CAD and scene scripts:
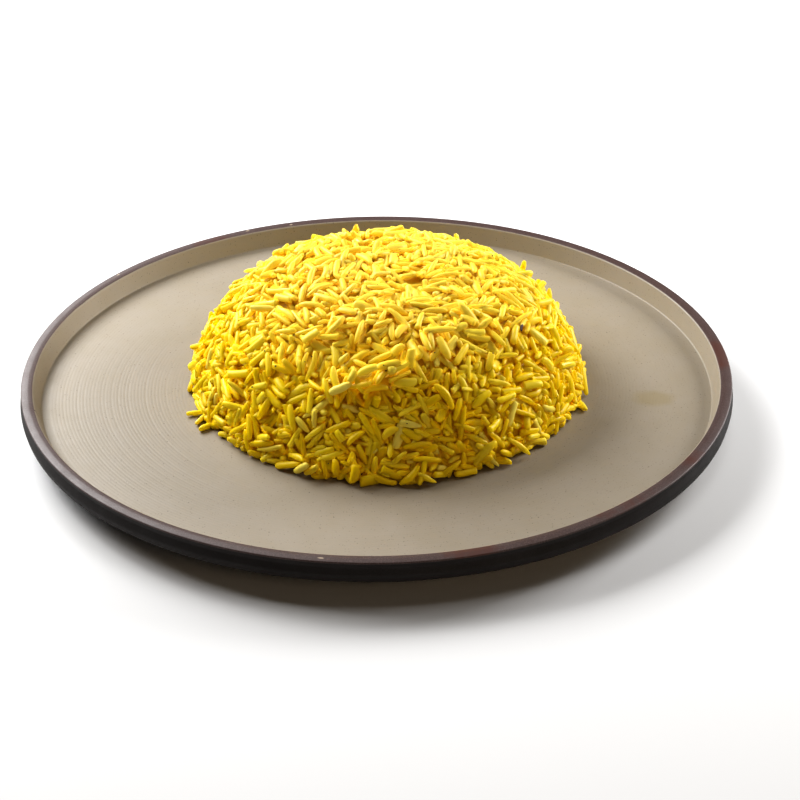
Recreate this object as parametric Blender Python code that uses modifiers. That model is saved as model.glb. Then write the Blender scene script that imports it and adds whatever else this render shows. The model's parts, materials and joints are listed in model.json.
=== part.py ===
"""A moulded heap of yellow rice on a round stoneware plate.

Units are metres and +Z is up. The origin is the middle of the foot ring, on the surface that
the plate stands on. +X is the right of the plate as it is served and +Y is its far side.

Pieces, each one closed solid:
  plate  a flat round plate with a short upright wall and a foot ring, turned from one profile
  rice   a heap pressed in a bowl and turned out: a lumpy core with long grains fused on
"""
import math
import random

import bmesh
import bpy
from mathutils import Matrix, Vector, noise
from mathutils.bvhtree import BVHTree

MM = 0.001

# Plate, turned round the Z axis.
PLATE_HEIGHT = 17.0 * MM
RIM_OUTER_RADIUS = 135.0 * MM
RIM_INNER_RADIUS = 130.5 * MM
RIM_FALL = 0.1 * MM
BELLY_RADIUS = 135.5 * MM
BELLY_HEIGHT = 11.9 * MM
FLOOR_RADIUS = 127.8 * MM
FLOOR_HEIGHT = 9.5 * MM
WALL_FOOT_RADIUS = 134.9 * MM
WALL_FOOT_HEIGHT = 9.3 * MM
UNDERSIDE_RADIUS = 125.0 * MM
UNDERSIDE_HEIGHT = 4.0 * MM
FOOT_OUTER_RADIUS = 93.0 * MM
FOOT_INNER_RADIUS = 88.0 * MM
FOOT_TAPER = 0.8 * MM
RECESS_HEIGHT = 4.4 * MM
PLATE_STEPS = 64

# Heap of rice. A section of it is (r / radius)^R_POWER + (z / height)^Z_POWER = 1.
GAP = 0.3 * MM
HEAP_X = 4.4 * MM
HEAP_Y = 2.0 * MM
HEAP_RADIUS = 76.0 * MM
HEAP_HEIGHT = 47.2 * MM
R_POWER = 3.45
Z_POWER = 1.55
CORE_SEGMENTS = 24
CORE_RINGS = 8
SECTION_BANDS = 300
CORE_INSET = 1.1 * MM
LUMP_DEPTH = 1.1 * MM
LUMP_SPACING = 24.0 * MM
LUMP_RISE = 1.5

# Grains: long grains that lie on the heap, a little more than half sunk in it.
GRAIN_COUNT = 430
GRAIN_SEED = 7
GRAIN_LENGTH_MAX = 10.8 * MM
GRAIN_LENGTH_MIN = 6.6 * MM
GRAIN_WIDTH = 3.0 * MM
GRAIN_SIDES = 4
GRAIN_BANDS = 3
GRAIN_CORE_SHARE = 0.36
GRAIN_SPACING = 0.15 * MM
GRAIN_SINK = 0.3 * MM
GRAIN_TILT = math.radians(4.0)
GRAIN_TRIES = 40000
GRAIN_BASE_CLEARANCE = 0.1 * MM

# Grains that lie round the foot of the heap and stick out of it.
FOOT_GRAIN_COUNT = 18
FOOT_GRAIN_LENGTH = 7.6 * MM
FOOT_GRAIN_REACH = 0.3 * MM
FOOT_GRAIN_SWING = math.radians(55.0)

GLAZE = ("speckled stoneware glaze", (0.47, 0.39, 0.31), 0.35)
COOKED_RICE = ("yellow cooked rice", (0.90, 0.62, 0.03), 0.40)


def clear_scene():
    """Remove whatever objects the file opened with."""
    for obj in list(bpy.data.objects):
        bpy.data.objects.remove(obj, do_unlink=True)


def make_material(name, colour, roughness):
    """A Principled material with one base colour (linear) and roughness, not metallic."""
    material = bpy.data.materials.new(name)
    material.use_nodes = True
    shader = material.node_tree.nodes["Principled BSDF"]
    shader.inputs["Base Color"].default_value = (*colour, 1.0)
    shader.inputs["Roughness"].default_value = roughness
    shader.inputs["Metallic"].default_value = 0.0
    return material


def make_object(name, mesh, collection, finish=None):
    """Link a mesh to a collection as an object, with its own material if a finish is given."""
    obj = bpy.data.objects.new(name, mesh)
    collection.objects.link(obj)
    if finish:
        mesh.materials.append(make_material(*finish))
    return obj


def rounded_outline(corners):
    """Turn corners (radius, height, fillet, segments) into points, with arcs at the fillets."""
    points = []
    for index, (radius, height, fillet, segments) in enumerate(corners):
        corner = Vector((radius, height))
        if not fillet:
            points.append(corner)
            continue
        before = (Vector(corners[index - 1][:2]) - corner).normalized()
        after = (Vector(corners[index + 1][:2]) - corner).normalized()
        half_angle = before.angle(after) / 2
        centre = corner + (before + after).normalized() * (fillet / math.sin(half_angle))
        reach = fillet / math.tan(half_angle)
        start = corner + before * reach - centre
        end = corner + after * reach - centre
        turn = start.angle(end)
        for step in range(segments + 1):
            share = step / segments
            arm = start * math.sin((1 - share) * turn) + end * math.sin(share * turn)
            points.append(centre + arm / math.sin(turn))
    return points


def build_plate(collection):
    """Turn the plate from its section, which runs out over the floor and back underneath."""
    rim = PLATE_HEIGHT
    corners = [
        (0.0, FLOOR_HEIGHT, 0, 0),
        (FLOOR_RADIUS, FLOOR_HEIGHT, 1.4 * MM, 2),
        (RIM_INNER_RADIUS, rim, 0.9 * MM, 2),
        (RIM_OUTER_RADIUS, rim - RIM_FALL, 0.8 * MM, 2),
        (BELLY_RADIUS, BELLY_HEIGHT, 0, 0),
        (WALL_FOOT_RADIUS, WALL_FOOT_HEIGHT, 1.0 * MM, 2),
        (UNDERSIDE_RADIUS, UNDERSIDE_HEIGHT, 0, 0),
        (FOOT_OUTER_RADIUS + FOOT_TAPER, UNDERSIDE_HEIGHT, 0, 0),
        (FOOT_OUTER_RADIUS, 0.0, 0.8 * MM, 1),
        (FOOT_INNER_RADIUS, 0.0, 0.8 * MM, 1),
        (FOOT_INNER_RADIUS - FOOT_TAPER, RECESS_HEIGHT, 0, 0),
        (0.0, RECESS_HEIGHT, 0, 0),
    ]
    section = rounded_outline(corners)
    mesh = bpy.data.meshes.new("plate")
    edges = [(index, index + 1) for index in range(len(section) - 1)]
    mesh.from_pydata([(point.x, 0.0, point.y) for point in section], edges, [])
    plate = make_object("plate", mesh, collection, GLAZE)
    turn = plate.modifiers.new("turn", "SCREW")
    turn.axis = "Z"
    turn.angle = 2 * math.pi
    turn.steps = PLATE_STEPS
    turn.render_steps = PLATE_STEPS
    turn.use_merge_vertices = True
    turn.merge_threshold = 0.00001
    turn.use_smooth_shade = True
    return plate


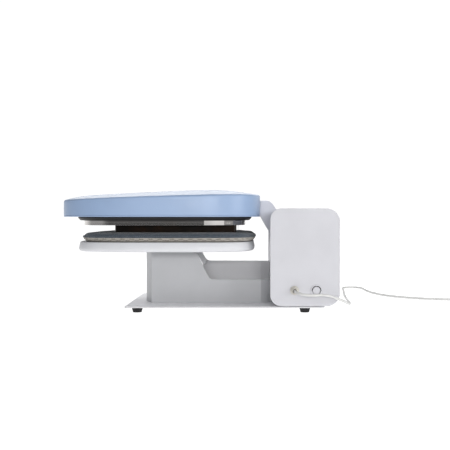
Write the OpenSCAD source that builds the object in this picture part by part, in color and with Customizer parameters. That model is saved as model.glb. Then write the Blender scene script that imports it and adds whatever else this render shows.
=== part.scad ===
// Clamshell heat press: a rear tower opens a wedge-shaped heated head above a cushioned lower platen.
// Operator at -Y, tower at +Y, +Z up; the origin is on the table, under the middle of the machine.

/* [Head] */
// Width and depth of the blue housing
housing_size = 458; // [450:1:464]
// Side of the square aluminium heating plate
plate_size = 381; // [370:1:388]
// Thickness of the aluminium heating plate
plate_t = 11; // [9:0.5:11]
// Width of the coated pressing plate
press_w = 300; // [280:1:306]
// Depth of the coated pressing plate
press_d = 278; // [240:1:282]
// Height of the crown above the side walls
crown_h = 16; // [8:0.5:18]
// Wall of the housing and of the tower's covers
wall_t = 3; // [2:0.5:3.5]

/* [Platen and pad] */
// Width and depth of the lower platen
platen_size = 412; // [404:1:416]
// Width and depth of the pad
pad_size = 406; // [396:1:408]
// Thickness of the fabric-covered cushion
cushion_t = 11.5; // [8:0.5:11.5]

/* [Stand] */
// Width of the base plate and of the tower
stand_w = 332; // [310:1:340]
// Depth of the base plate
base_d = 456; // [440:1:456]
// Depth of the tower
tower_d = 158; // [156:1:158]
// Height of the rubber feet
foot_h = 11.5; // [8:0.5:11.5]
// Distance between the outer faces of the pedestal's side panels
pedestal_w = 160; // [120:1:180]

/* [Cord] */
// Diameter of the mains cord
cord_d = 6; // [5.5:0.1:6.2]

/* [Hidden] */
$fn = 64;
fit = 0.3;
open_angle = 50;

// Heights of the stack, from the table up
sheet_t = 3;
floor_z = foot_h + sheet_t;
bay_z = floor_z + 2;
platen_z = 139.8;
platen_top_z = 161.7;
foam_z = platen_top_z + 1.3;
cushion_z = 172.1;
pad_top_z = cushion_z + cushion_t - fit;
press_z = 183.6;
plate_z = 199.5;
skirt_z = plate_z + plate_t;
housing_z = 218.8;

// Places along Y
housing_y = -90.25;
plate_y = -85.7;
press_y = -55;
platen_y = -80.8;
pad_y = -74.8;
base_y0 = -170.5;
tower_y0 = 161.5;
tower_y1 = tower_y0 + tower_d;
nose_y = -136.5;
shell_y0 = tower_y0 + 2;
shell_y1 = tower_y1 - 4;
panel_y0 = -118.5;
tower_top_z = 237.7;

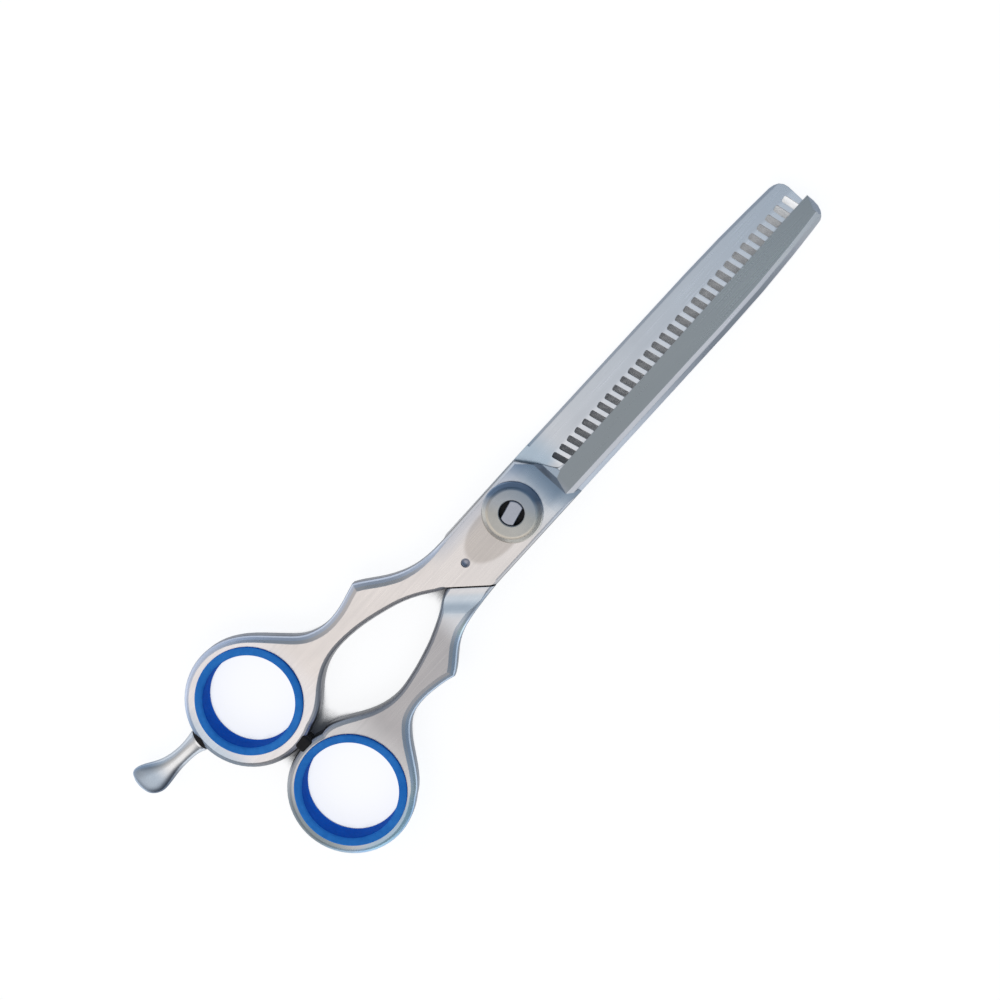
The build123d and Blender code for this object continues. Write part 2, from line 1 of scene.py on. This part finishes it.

● **WHAT YOU HAVE TO DO**
Retype verbatim the lines that run from the line containing "Write the OpenSCAD" to the line containing "of the machine.", both inclusive, and no others.

● **REPLY**
Write the OpenSCAD source that builds the object in this picture part by part, in color and with Customizer parameters. That model is saved as model.glb. Then write the Blender scene script that imports it and adds whatever else this render shows.
=== part.scad ===
// Clamshell heat press: a rear tower opens a wedge-shaped heated head above a cushioned lower platen.
// Operator at -Y, tower at +Y, +Z up; the origin is on the table, under the middle of the machine.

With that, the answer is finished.